### [DATA SEGMENT]
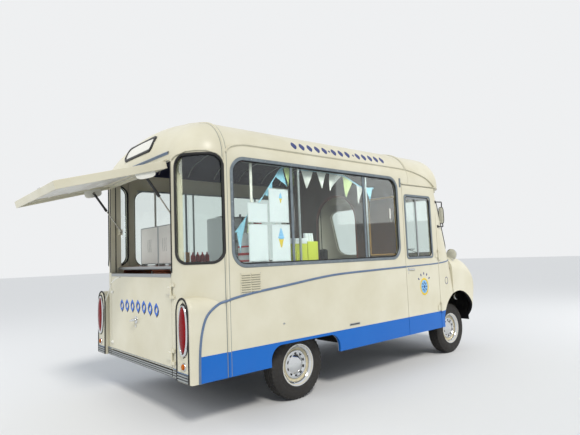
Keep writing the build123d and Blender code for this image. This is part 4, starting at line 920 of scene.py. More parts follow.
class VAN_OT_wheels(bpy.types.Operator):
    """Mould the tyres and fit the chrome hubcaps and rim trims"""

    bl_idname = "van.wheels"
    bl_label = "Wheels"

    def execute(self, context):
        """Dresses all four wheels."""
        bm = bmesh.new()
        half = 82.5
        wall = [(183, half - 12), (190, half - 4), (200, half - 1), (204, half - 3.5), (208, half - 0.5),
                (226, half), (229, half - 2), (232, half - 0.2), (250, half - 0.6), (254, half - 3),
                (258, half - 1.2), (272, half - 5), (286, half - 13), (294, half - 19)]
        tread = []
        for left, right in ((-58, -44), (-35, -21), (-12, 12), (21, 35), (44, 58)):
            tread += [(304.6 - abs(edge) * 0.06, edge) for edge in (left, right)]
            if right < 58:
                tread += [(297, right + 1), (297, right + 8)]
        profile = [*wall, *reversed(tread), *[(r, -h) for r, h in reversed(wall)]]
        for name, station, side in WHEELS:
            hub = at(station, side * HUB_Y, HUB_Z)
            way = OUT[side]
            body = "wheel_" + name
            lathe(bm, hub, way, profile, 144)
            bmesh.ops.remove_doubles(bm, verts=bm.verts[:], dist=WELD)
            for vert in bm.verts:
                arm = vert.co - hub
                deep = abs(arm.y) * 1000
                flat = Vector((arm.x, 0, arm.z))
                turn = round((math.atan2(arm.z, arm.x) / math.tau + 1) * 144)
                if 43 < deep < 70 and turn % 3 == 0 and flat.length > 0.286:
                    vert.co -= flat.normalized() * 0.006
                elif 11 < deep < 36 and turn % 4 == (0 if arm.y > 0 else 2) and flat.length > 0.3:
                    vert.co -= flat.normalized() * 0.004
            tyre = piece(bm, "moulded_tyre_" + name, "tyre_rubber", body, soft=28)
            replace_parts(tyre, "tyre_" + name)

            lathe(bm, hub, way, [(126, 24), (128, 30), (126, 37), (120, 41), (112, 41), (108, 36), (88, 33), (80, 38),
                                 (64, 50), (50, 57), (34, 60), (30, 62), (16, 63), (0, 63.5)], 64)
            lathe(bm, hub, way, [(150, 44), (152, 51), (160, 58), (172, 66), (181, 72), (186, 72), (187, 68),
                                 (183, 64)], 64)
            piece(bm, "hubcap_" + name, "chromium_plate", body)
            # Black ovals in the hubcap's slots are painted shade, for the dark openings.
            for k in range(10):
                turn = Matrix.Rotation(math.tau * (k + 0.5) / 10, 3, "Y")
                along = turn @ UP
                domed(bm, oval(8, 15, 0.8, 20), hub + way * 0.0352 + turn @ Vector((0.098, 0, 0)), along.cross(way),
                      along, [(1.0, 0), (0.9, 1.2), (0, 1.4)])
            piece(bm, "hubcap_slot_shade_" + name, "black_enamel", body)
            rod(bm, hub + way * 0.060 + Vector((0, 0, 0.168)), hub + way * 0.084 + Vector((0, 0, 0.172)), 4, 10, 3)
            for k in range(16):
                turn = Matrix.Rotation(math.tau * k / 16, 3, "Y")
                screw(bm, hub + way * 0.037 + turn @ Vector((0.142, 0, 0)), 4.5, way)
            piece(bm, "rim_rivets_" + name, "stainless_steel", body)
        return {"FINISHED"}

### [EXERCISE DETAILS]
Reproduce the listing shown above in its entirety, exactly.

### [THE ANSWER]
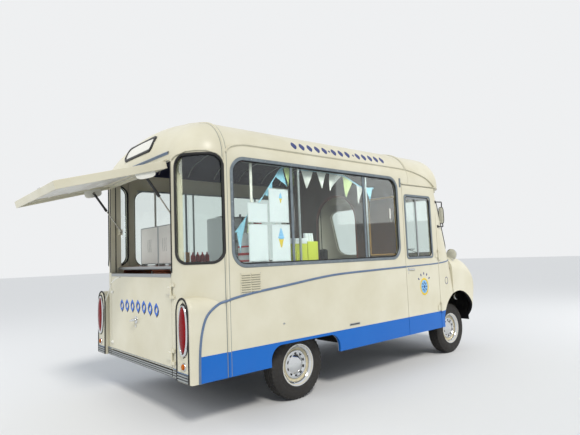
Keep writing the build123d and Blender code for this image. This is part 4, starting at line 920 of scene.py. More parts follow.
class VAN_OT_wheels(bpy.types.Operator):
    """Mould the tyres and fit the chrome hubcaps and rim trims"""

    bl_idname = "van.wheels"
    bl_label = "Wheels"

    def execute(self, context):
        """Dresses all four wheels."""
        bm = bmesh.new()
        half = 82.5
        wall = [(183, half - 12), (190, half - 4), (200, half - 1), (204, half - 3.5), (208, half - 0.5),
                (226, half), (229, half - 2), (232, half - 0.2), (250, half - 0.6), (254, half - 3),
                (258, half - 1.2), (272, half - 5), (286, half - 13), (294, half - 19)]
        tread = []
        for left, right in ((-58, -44), (-35, -21), (-12, 12), (21, 35), (44, 58)):
            tread += [(304.6 - abs(edge) * 0.06, edge) for edge in (left, right)]
            if right < 58:
                tread += [(297, right + 1), (297, right + 8)]
        profile = [*wall, *reversed(tread), *[(r, -h) for r, h in reversed(wall)]]
        for name, station, side in WHEELS:
            hub = at(station, side * HUB_Y, HUB_Z)
            way = OUT[side]
            body = "wheel_" + name
            lathe(bm, hub, way, profile, 144)
            bmesh.ops.remove_doubles(bm, verts=bm.verts[:], dist=WELD)
            for vert in bm.verts:
                arm = vert.co - hub
                deep = abs(arm.y) * 1000
                flat = Vector((arm.x, 0, arm.z))
                turn = round((math.atan2(arm.z, arm.x) / math.tau + 1) * 144)
                if 43 < deep < 70 and turn % 3 == 0 and flat.length > 0.286:
                    vert.co -= flat.normalized() * 0.006
                elif 11 < deep < 36 and turn % 4 == (0 if arm.y > 0 else 2) and flat.length > 0.3:
                    vert.co -= flat.normalized() * 0.004
            tyre = piece(bm, "moulded_tyre_" + name, "tyre_rubber", body, soft=28)
            replace_parts(tyre, "tyre_" + name)

            lathe(bm, hub, way, [(126, 24), (128, 30), (126, 37), (120, 41), (112, 41), (108, 36), (88, 33), (80, 38),
                                 (64, 50), (50, 57), (34, 60), (30, 62), (16, 63), (0, 63.5)], 64)
            lathe(bm, hub, way, [(150, 44), (152, 51), (160, 58), (172, 66), (181, 72), (186, 72), (187, 68),
                                 (183, 64)], 64)
            piece(bm, "hubcap_" + name, "chromium_plate", body)
            # Black ovals in the hubcap's slots are painted shade, for the dark openings.
            for k in range(10):
                turn = Matrix.Rotation(math.tau * (k + 0.5) / 10, 3, "Y")
                along = turn @ UP
                domed(bm, oval(8, 15, 0.8, 20), hub + way * 0.0352 + turn @ Vector((0.098, 0, 0)), along.cross(way),
                      along, [(1.0, 0), (0.9, 1.2), (0, 1.4)])
            piece(bm, "hubcap_slot_shade_" + name, "black_enamel", body)
            rod(bm, hub + way * 0.060 + Vector((0, 0, 0.168)), hub + way * 0.084 + Vector((0, 0, 0.172)), 4, 10, 3)
            for k in range(16):
                turn = Matrix.Rotation(math.tau * k / 16, 3, "Y")
                screw(bm, hub + way * 0.037 + turn @ Vector((0.142, 0, 0)), 4.5, way)
            piece(bm, "rim_rivets_" + name, "stainless_steel", body)
        return {"FINISHED"}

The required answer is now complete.